We traded in banana clips, barrettes, the sharp teeth of tortoise shell hair combs and baubles; and sported bandeaus, bandanas wrapped around buns and metal hair clips made famous by those girls tumbling through the air at the Olympics on TV, instead. Once upon a time, our mothers slow-rubbed Dax grease into our roots, coated strands with coconut oil and wove colored woolies into plaits and styled them to match uniforms. They burnt and sewed the edges of our hair bows so they wouldn’t unravel — and when they did, we ran the length of school yards in vain, searching for them like lost dreams in the breeze.
I went to a lady in Tunapuna to get epic canerows — the first time I smelled that unique alchemy of relaxer on someone else — how it filled the room and nostrils, how you don’t ever really forget it. Or the rhythmic pat-pat-pat of my friends’ fingers on scalps that will soon be permed. I dyed my hair with kool-aid, more than once. Back then, we knew who to call “picky-head,” understood why “greng grengs” needed taming and grew to warp beauty with hair, hair with beauty. We knew a natural blonde could turn heads walking through Port of Spain — they were as rare as winged unicorns. There was a particular stylist all the Indian and other silky haired friends in the East went to — and only that kind of hair. Got my first press out in Tunapuna too and watched my hair recoil afterwards, engorged like a stomach after Sunday lunch, with the moisture laden island air.
In Guyana, they used to say, cut your hair on a full moon, preferably, but don’t ever throw it away. Bury it in some earth. These are the things my mother told me. These are the things I forgot. When I cut my hair up to my ears as an undergrad in Miami, on a whim, with paper scissors, I tossed the pieces in the trash. Somewhere in a landfill, my hair became one with the maggots and the topsoil.

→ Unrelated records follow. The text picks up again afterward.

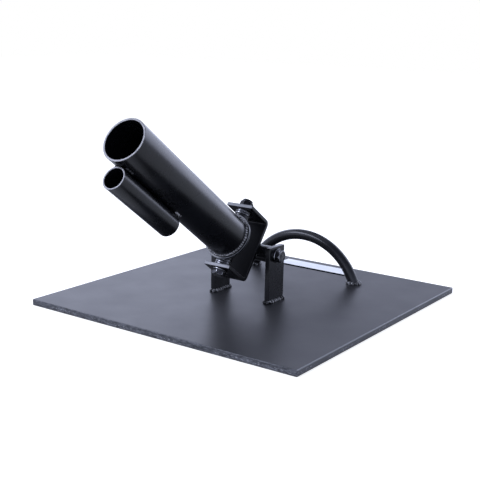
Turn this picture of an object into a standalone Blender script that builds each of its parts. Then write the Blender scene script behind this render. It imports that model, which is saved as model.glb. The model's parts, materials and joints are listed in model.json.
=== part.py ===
"""Barbell pivot base plate: a flat steel plate that carries two bar tubes on a tilt and swivel joint.

Run it with blender --background --python part.py, or from Blender's text editor.
Lengths are in metres and +Z is up. The origin is the centre of the plate's underside, X runs along
the pivot bolt, the tubes point to -Y and upwards, and the carry handle stands on the +Y side.
"""

import math

import bmesh
import bpy
from mathutils import Matrix, Vector

# Base plate
PLATE_SIDE = 0.450
PLATE_THICKNESS = 0.009
PLATE_CORNER_RADIUS = 0.002
PLATE_EDGE_RADIUS = 0.0012

# Uprights, flat bar welded to the plate
UPRIGHT_WIDTH = 0.038
UPRIGHT_THICKNESS = 0.0075
UPRIGHT_ABOVE_PIVOT = 0.0135
UPRIGHT_CORNER_RADIUS = 0.002
UPRIGHT_GAP = 0.089

# Where the tilt axis lies, and how the tubes are posed at rest
PIVOT_Y = -0.010
PIVOT_Z = 0.077
TUBE_ELEVATION = math.radians(36.0)
SWIVEL_ANGLE = math.radians(0.5)

# Metric fasteners, all of one size
BOLT_RADIUS = 0.005
BOLT_HOLE_RADIUS = 0.0055
HEX_ACROSS_FLATS = 0.017
BOLT_HEAD_HEIGHT = 0.0065
BOLT_BEYOND_NUT = 0.001
LOCK_NUT_HEX_HEIGHT = 0.007
LOCK_NUT_HEIGHT = 0.010
LOCK_NUT_COLLAR_RADIUS = 0.0075
WASHER_RADIUS = 0.0105
WASHER_THICKNESS = 0.002

# Barrel that turns on the pivot bolt
PIVOT_BARREL_RADIUS = 0.012

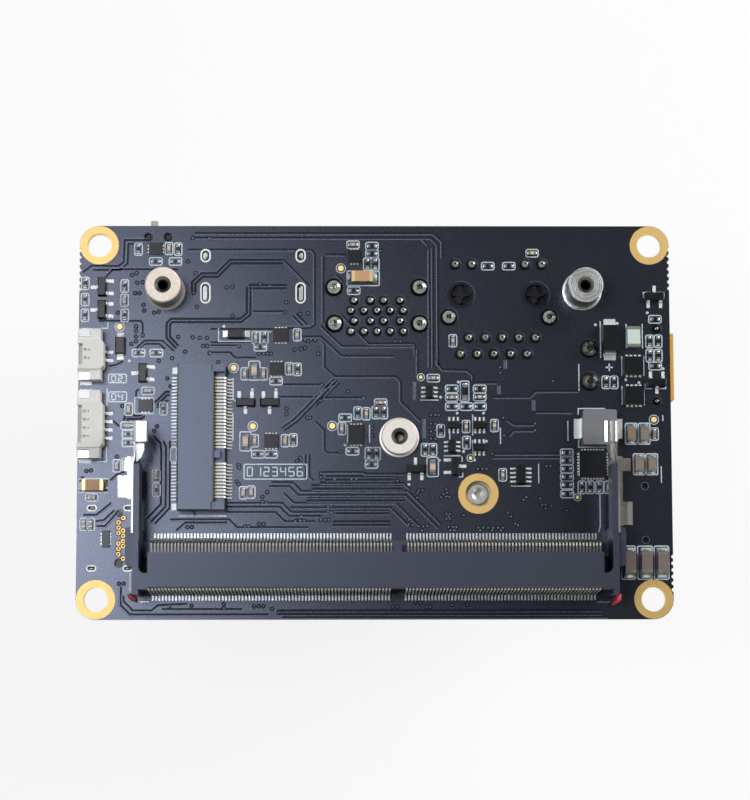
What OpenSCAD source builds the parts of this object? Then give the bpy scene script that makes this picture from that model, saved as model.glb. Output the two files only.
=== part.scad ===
// Carrier board for a plug-in compute module.
// The side with the module socket faces up (+Z). The origin is the middle of the four corner holes,
// on the board's upper face. Everything below z = -board_t is on the underside.

/* [Board] */
// Length of the board along X
board_l = 90; // [84:1:96]
// Width of the board along Y
board_w = 60; // [56:1:64]
// Thickness of the laminate
board_t = 1.6; // [1.2:0.1:2.0]
// Radius of the board's corners
corner_r = 3; // [2:0.5:3]
// Distance from a corner hole to the board's edges
hole_inset = 3; // [3:0.5:4]
// Clear diameter of a plated corner hole
corner_hole_d = 3.7; // [3.2:0.1:4.0]
// Diameter of the gold land round a corner hole
corner_land_d = 5.9; // [5.4:0.1:6.0]

/* [Module socket] */
// Height of the module socket above the board
socket_h = 9.2; // [8.0:0.1:9.6]
// Distance between the module's two standoffs
module_pitch = 63.5; // [62:0.5:65]
// Height of the module's standoffs
module_gap = 6.6; // [6.2:0.1:6.8]
// Width of the module that the socket takes
module_w = 69.6; // [68:0.1:70]
// Spacing of the socket's contacts
contact_pitch = 0.5; // [0.5:0.1:0.6]

/* [Card sockets] */
// Length of a card socket along Y
card_socket_l = 21.9; // [21.5:0.1:22.5]
// Height of a card socket above its face of the board
card_socket_h = 4.2; // [4.0:0.1:4.4]
// Height of the standoff that holds a card's far end
card_gap = 2.5; // [2.3:0.1:2.6]

/* [Wire headers] */
// Spacing of the pins in the two wire headers
header_pitch = 1.25; // [1.25:0.01:1.30]
// Height of a wire header
header_h = 3.4; // [3.0:0.1:3.6]

/* [Switch] */
// Travel of the slide switch's knob
switch_travel = 1.5; // [1.0:0.1:1.6]

/* [Hidden] */

$fn = 48;

// Board and its places
under = -board_t;
hole_x = board_l / 2 - hole_inset;
hole_y = board_w / 2 - hole_inset;
plating = 0.05;
land_t = 0.05;
drive_land_r = 3.05;
pin_hole_r = 0.5;
tab_hole_r = 1.1;
power_hole_r = 1.1;
slot_w = 0.9;
usb_c_slot_w = 0.6;
usb_c_slot_l = 1.2;
usb_c_hole_r = 0.16;
usb_c_land_r = 0.33;
// Break-off notches as [edge, first y, count]
bites = [[-1, 20.2, 7], [1, 20.4, 7], [1, -25.6, 6]];
bite_r = 0.28;
bite_pitch = 1.0;

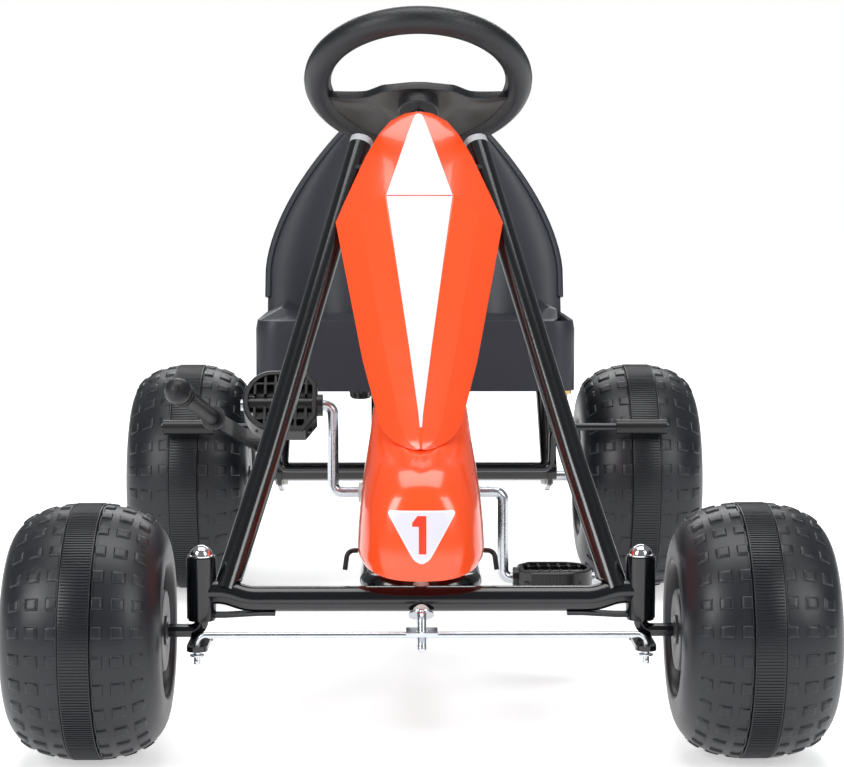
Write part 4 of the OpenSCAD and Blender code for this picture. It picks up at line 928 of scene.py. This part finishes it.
def fit_pan():
    """The pan: a rounded top running down into an apron, taller at the front."""
    rows = []
    for b in [i / 20 for i in range(21)]:
        row = []
        for j in range(41):
            a = -1 + j / 20
            x = PAN_HALF * a
            y = SEAT_FRONT + PAN_DEPTH * b
            pull = max(0.0, PAN_ROUND - PAN_DEPTH * min(b, 1 - b))
            widest = PAN_HALF - PAN_ROUND + math.sqrt(max(0.0, PAN_ROUND ** 2 - pull ** 2))
            x = math.copysign(min(abs(x), widest), a) if a else 0
            row.append(Vector((x, y, SEAT_Z + pan_surface(a, b))) * MM)
        rows.append(row)
    top = lofted("seat_pan", rows)
    face_towards(top, (0, 0, 1))
    bpy.ops.object.mode_set(mode="OBJECT")
    apply_modifier(top, "SOLIDIFY", thickness=0.005, offset=-1)
    fit_out(finish_edit(top, 40), "seat", "seat_plastic", SEAT)
    ring = []
    middle_y = SEAT_FRONT + PAN_DEPTH / 2
    straight_x, straight_y = PAN_HALF - PAN_ROUND, PAN_DEPTH / 2 - PAN_ROUND
    for cx, cy, start in ((1, 1, 0), (-1, 1, 90), (-1, -1, 180), (1, -1, 270)):
        for k in range(9):
            a = math.radians(start + 90 * k / 8)
            ring.append((cx * straight_x + PAN_ROUND * math.cos(a),
                         middle_y + cy * straight_y + PAN_ROUND * math.sin(a)))
        nx, ny = {0: (-1, 1), 90: (-1, -1), 180: (1, -1), 270: (1, 1)}[start]
        a = math.radians(start + 90)
        end = ring[-1]
        goal = (nx * straight_x + PAN_ROUND * math.cos(a),
                middle_y + ny * straight_y + PAN_ROUND * math.sin(a))
        ring += [(end[0] + (goal[0] - end[0]) * k / 12, end[1] + (goal[1] - end[1]) * k / 12)
                 for k in range(1, 12)]

    def foot(x, y):
        # the front hangs lowest; the sides and back stop higher
        run = smooth_step((SEAT_FRONT + 42 - y) / 16)
        return 251 - 15 * run
    rows = []
    for share in (0.0, 0.04, 0.12, 0.3, 0.6, 0.9, 0.96, 1.0):
        flare = -1.5 * (1 - min(1, share / 0.12))
        rows.append([Vector((x * (1 + flare / PAN_HALF), y + (0 if y > SEAT_FRONT + 30 else -flare),
                             SEAT_Z - 0.2 + (foot(x, y) - SEAT_Z + 0.2) * share)) * MM for x, y in ring])
    apron = lofted("seat_apron", rows, ring=True)
    bpy.ops.mesh.select_all(action="SELECT")
    bpy.ops.mesh.normals_make_consistent(inside=False)
    bpy.ops.object.mode_set(mode="OBJECT")
    apply_modifier(apron, "SOLIDIFY", thickness=0.004, offset=0)
    fit_out(finish_edit(apron, 40), "seat", "seat_plastic", SEAT)


# ---------------------------------------------------------------- pedals

PEDAL_FROM = 86
PEDAL_LEN = 72
PEDAL_HALF = 31
PEDAL_THICK = 20


def pedal_outline():
    """The D-shaped outline from above: the inner end has chamfered corners, the outer is rounded."""
    middle = PEDAL_FROM + PEDAL_LEN - 26
    points = [(PEDAL_FROM + 5, PEDAL_HALF - 14), (PEDAL_FROM + 5, -PEDAL_HALF + 14),
              (PEDAL_FROM + 15, -PEDAL_HALF)]
    for k in range(15):
        a = math.radians(-90 + 180 * k / 14)
        points.append((middle + 26 * math.cos(a), PEDAL_HALF * math.sin(a)))
    return points + [(PEDAL_FROM + 15, PEDAL_HALF)]


def shrunk(points, by):
    cx = PEDAL_FROM + 5 + 33
    return [(cx + (x - cx) * (1 - by / 33), y * (1 - by / PEDAL_HALF)) for x, y in points]


def build_pedal(name):
    """A pedal lying flat round its rod at the origin: outer wall, treads, ribs and collars."""
    outline = pedal_outline()
    half = PEDAL_THICK / 2
    rows = []
    for inset, z in ((1.2, -half), (0, -half + 1.2), (0, half - 1.2), (1.2, half), (4.4, half),
                     (4.6, half - 1), (4.6, -half + 1), (4.4, -half)):
        rows.append([Vector((x, y, z)) * MM for x, y in shrunk(outline, inset)])
    rows.append(list(rows[0]))
    wall = lofted(name, rows, ring=True)
    tidy_mesh()
    finish_edit(wall, 40)
    parts = [wall]

    def box(x0, x1, y0, y1, z0, z1):
        bpy.ops.object.select_all(action="DESELECT")
        bpy.ops.mesh.primitive_cube_add(size=1)
        block = bpy.context.object
        block.data.transform(Matrix.Translation(Vector((x0 + x1, y0 + y1, z0 + z1)) * (MM / 2))
                             @ Matrix.Diagonal(Vector((x1 - x0, y1 - y0, z1 - z0, 1000)) * MM))
        parts.append(block)
    end = PEDAL_FROM + PEDAL_LEN
    box(PEDAL_FROM + 9, end - 12, -PEDAL_HALF + 3, PEDAL_HALF - 3, -1.2, 1.2)
    for k in range(6):
        x = PEDAL_FROM + 14 + 9.2 * k
        reach = PEDAL_HALF - 2.5 if k < 5 else PEDAL_HALF - 7
        for z0, z1 in ((1, half - 0.9), (-half + 0.9, -1)):
            box(x, x + 2.2, -reach, -6.5, z0, z1)
            box(x, x + 2.2, 6.5, reach, z0, z1)
    for y in (-19, 17):
        for z0, z1 in ((1, half - 1.6), (-half + 1.6, -1)):
            box(PEDAL_FROM + 8, end - 8, y, y + 2, z0, z1)
    for k in range(11):
        x = PEDAL_FROM + 17 + 3.1 * k
        for y0, y1 in ((PEDAL_HALF - 0.4, PEDAL_HALF + 0.7), (-PEDAL_HALF - 0.7, -PEDAL_HALF + 0.4)):
            if x < end - 28:
                box(x, x + 1.2, y0, y1, -half + 2, half - 2)
    sleeve_line = [(0, 5.3), (0, 9.4), (0.6, 10), (5.6, 10), (6, 7.4), (68, 7.4), (68, 5.3), (0, 5.3)]
    sleeve = turned(name + "_sleeve", in_metres(sleeve_line), (PEDAL_FROM * MM, 0, 0), (1, 0, 0), steps=32)
    parts.append(sleeve)
    return finish_edit(joined(*parts), 35)


def fit_pedals():
    crank_y, crank_z, throw = -0.123, 0.173, 0.079
    pedal = build_pedal("left_pedal")
    other = mirrored_copy(pedal, "right_pedal")
    pedal.data.transform(Matrix.Translation((0, crank_y, crank_z - throw)))
    other.data.transform(Matrix.Translation((0, crank_y, crank_z + throw))
                         @ Matrix.Rotation(math.radians(55), 4, "X"))
    fit_out(pedal, "pedal_left", "black_plastic", SMOOTH, "pedal_left")
    fit_out(other, "pedal_right", "black_plastic", SMOOTH, "pedal_right")


# ---------------------------------------------------------------- hand brake

GRIP_FOOT = Vector((-204, 127, 214)) * MM
GRIP_WAY = Vector((-33, -90, 40)).normalized()


def fit_brake():
    grip = turned("brake_handle", in_metres((
        (4, 4.8), (4, 11.5), (4.8, 12.8), (6.6, 13), (7.6, 12), (8, 8.2), (30, 8.3), (60, 9.3), (77, 9.8),
        (79, 12), (80, 12.6), (81.4, 12.5), (82.2, 11), (84, 11), (85, 12.7), (86.4, 12.8), (87.3, 11.5),
        (88.4, 11.6), (91, 12.9), (96, 13.1), (101, 11.6), (105, 8.2), (107.3, 4.4), (108, 0), (35, 0),
        (35, 4.8), (4, 4.8))), GRIP_FOOT, GRIP_WAY, steps=48, angle=35)
    fit_out(grip, "brake", "black_plastic", GRAINED, "brake_grip")


# ---------------------------------------------------------------- small parts


def fit_trim():
    """Rounded caps over the kingpins and the lobed seat knob."""
    for word in ("left", "right"):
        box_low, box_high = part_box(f"kingpin_cap_{word}")
        middle = (Vector(box_low) + Vector(box_high)) / 2
        base, top = box_low[2], box_high[2]
        half = (box_high[0] - box_low[0]) / 2
        high = top - base
        shares = [(0, 0.97), (0.06, 1), (0.16, 0.99), (0.2, 0.83), (0.45, 0.79), (0.68, 0.64), (0.85, 0.43),
                  (0.96, 0.2), (1, 0), (0, 0), (0, 0.97)]
        cap = turned(f"kingpin_dome_{word}", [(high * a, half * r) for a, r in shares],
                     (middle.x, middle.y, base), (0, 0, 1), steps=48, angle=40)
        fit_out(cap, f"knuckle_{word}", "bright_cap", CAP_CHROME, f"kingpin_cap_{word}")
    low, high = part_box("seat_knob")
    centre = Vector(((low[0] + high[0]) / 2, (low[1] + high[1]) / 2, low[2]))
    radius = (high[0] - low[0]) / 2
    rows = []
    for z, share in ((0, 0.5), (1, 0.78), (3.5, 0.95), (8, 1), (17, 1), (20.5, 0.93), (23, 0.7), (24, 0.42)):
        rows.append([centre + Vector((math.cos(a), math.sin(a), 0)) * radius * share
                     * (1 - 0.1 * (0.5 - 0.5 * math.cos(7 * a))) + Vector((0, 0, z * MM))
                     for a in [2 * math.pi * k / 84 for k in range(84)]])
    knob = lofted("seat_knob_lobes", rows, ring=True)
    bpy.ops.mesh.select_all(action="DESELECT")
    bpy.ops.mesh.select_mode(type="EDGE")
    bpy.ops.mesh.select_non_manifold()
    bpy.ops.mesh.edge_face_add()
    bpy.ops.mesh.select_mode(type="VERT")
    tidy_mesh()
    knob = finish_edit(knob, 40)
    neck = turned("knob_neck", [(23 * MM, 0), (23 * MM, 7 * MM), (high[2] - low[2] - 9.6 * MM, 7 * MM),
                                (high[2] - low[2] - 9.6 * MM, 3 * MM), (high[2] - low[2], 3 * MM),
                                (high[2] - low[2], 0), (23 * MM, 0)], centre, (0, 0, 1), steps=32)
    fit_out(joined(knob, neck), "seat_knob", "black_plastic", SMOOTH, "seat_knob")

for build in (fit_wheels, fit_hood, fit_steering_wheel, fit_seat, fit_pedals, fit_brake, fit_trim):
    build()
add_studio()
add_camera()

We lost ourselves. We found ourselves along the way. Some never strayed from what they knew — whatever that was. If it eh broke, you don’t need to fix it. If you thought you did and didn’t like it, you could always wheel and come again. We are a nation with few hair secrets, they say. None of it is sacred. Ask an Indian about canerow, find a white girl who is not familiar enough to know about relaxers and straightening. Who doesn’t know a janx from a full-on ras?
This is the hair culture from whence I’ve come.
The natural hair culture is different and nuanced in the states in many different ways. Some aspects of it, I can connect to and value very much. The whole notion of a self (hair) that has to be validated is a fascinating evolution to see unfold, because in my hair culture, I wasn’t so much a voyeur, as a part of the machine — a cog, and I just moved — not knowing it had to be a thing because that’s all I ever knew.
This video below is currently circulating online and while I think he makes some wonderful assertions:
It’s also heterocentrist and presumes all the natural-haired women who need reassurance need it mainly, if not solely, to appease men. He’s easy on the eyes, it’s a nice sentiment, true — ergo, this video will probably be very popular and do well in sparking and shifting any existing, constructive hair culture discourse to something revolving around what men like and are attracted to. Fuck kudos from a dude — how do you feel about your own natural hair? And do you like it?
Centering men around black women’s hair, (even for women with seemingly legitimate conundrums about the men in their lives hair tastes) hardly seems like the best decentralizing point. Hair culture and black women’s hair culture is complex, everywhere. We’re all dealing with similar and same constructs, fighting against same and similar structural forces at once. The power to resist, to reclaim, to revisit entrenched notions of hair and beauty must, I think, ultimately, come from women themselves. And overall, it must center women as agents and wielders of that power.
I am interested in reworking, reframing and paying careful attention to the various ways in which femininity, the feminine and femmeness has been indoctrinated inside my cultural and lived experiences, (and while not all of it is bad or problematic) and I have come to terms with how femininity and femmeness function as a large part of my being and that includes the lessons and messages about hair. This includes the hair culture that I carry with me, in me and on my head. The kinks from my scalp don’t define me entirely but lest a day came when I forgot, they’d tell more than I’d ever need to know about myself. My hair is one part of finding my way back to home and love.